## Requirement
Write out, word for word, the first line of the data below and every line after it through the one containing "POST_WIDTH = 45.0".

+-------+

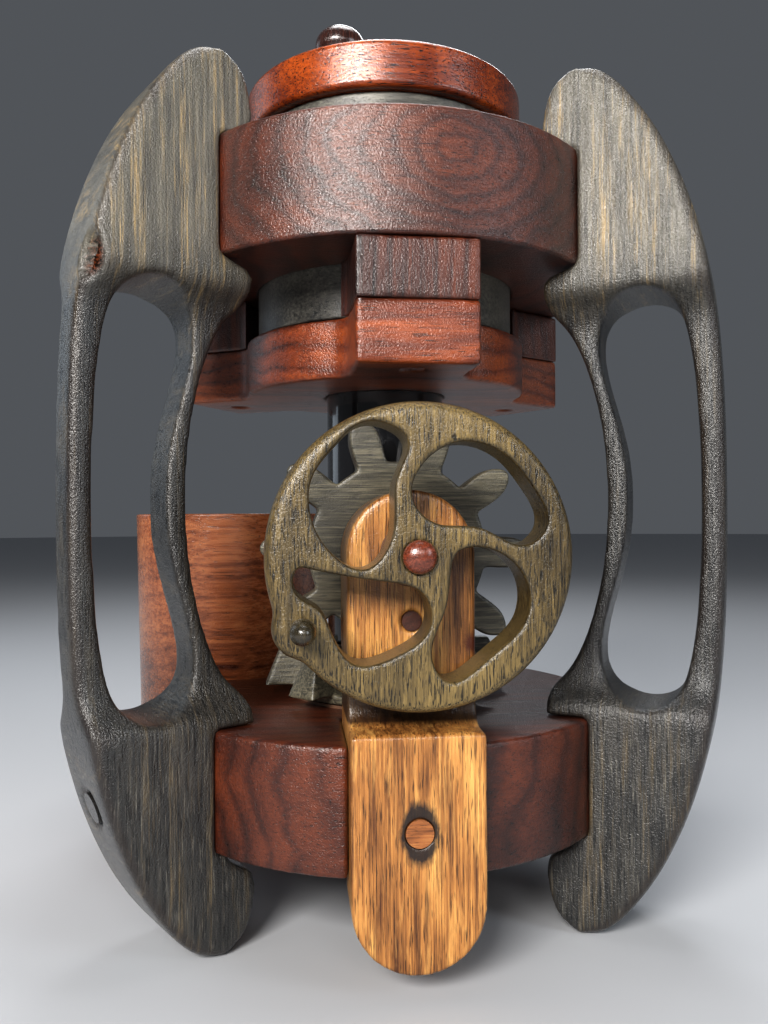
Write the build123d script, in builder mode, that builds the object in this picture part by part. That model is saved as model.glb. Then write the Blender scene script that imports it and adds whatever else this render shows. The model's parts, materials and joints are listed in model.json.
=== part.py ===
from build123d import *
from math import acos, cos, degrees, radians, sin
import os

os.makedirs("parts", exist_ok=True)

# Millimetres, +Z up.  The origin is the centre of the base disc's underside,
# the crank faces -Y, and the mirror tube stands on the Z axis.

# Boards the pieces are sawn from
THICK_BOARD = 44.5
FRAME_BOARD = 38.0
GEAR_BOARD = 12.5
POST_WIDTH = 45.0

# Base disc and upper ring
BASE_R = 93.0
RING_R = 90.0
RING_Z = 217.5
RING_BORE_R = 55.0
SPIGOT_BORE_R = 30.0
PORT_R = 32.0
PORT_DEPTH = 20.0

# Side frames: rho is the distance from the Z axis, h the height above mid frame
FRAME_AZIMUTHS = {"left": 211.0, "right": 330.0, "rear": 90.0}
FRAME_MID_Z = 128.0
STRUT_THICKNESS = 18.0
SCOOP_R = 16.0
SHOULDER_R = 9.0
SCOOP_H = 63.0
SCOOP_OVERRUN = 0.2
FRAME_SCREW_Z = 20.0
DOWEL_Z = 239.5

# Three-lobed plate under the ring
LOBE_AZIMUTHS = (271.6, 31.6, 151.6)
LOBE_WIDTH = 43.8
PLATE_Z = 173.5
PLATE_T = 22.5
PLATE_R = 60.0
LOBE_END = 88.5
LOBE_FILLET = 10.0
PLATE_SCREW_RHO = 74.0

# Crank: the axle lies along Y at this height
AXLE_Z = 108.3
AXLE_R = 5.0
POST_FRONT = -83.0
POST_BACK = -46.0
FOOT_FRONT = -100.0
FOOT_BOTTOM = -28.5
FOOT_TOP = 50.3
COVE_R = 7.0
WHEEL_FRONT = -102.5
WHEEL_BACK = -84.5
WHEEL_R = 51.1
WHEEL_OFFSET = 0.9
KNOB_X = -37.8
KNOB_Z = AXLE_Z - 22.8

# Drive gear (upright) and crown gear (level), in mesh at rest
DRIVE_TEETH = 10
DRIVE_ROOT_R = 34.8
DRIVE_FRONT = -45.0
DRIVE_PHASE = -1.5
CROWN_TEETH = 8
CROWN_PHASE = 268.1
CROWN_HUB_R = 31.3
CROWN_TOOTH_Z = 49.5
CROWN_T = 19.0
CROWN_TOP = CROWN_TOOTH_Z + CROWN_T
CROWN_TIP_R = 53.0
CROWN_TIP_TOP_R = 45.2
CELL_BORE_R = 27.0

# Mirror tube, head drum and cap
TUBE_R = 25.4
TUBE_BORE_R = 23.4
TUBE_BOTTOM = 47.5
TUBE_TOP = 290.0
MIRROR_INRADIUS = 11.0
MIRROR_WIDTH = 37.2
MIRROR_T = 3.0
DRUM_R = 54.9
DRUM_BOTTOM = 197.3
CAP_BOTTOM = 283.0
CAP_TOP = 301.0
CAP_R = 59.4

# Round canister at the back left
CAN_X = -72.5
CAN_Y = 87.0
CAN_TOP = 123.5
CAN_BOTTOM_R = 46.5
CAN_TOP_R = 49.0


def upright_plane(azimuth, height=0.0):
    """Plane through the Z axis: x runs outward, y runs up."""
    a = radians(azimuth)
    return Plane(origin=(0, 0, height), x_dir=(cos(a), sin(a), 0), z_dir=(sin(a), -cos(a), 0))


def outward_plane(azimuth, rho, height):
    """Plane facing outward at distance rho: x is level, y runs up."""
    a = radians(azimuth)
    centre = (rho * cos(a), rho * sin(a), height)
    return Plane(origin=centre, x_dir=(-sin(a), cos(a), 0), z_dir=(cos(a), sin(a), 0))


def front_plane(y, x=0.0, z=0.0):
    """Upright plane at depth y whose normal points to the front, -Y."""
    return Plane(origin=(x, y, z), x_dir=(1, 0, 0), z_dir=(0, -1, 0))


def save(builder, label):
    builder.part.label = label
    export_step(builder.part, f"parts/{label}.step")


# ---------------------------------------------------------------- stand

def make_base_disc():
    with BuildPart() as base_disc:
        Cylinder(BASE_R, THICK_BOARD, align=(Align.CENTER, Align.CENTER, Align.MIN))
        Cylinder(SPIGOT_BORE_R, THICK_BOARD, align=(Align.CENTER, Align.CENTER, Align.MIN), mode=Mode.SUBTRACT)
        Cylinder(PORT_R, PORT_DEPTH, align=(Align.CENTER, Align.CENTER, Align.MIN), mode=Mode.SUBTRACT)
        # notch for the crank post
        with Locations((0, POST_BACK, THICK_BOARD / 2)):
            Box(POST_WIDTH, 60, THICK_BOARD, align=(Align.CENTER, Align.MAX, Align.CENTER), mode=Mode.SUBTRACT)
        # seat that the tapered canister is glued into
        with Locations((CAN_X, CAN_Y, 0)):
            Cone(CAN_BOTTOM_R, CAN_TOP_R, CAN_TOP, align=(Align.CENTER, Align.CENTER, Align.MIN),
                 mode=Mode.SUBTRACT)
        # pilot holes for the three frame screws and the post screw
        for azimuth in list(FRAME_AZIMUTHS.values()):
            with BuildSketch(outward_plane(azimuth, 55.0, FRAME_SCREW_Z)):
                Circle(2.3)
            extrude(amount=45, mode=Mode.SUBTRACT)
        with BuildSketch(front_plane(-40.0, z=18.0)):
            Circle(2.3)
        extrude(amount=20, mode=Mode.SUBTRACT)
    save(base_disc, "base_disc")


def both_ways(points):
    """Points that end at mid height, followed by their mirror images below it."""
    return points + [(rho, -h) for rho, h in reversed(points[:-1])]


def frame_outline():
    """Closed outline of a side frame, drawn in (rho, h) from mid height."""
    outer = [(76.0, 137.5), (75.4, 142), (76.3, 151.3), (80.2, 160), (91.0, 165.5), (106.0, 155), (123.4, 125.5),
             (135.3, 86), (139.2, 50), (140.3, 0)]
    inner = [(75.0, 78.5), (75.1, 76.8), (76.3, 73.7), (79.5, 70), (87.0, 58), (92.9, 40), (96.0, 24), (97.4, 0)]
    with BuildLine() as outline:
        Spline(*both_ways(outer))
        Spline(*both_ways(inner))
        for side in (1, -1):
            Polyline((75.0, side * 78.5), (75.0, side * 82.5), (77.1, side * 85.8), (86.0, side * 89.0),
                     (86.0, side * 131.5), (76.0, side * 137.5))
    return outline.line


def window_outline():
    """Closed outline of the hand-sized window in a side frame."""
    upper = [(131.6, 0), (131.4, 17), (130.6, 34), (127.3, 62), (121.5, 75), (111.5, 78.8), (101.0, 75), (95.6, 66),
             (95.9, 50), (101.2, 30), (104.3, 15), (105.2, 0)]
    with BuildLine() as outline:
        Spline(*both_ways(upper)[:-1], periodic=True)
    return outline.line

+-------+

## Exercise response
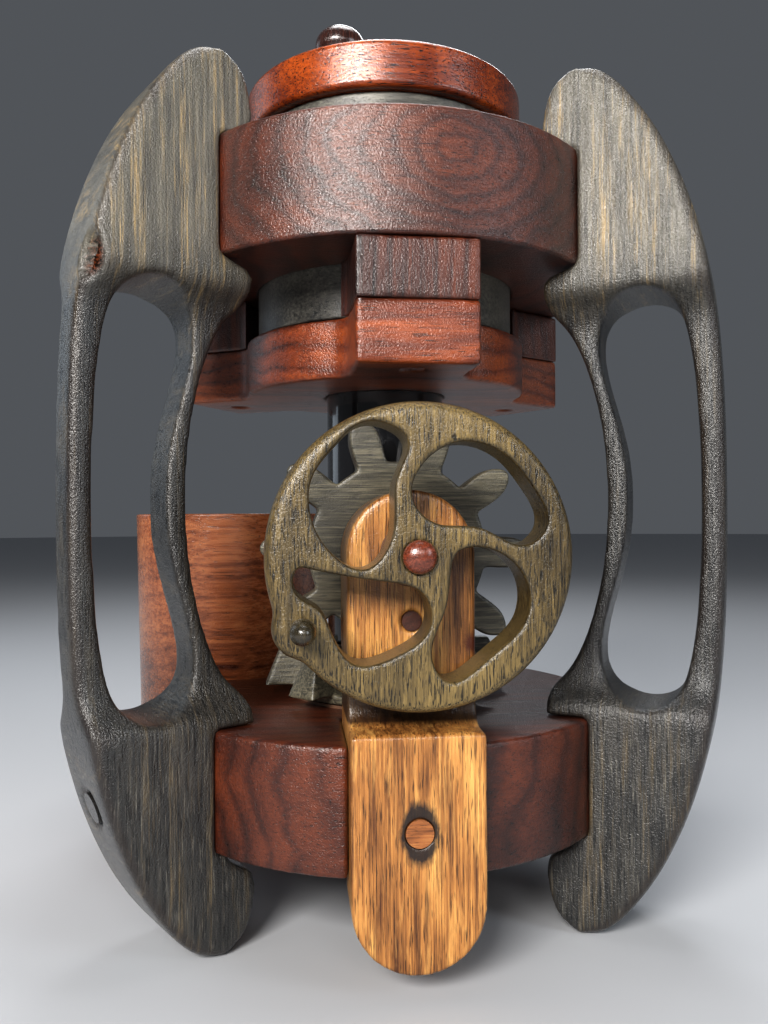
Write the build123d script, in builder mode, that builds the object in this picture part by part. That model is saved as model.glb. Then write the Blender scene script that imports it and adds whatever else this render shows. The model's parts, materials and joints are listed in model.json.
=== part.py ===
from build123d import *
from math import acos, cos, degrees, radians, sin
import os

os.makedirs("parts", exist_ok=True)

# Millimetres, +Z up.  The origin is the centre of the base disc's underside,
# the crank faces -Y, and the mirror tube stands on the Z axis.

# Boards the pieces are sawn from
THICK_BOARD = 44.5
FRAME_BOARD = 38.0
GEAR_BOARD = 12.5
POST_WIDTH = 45.0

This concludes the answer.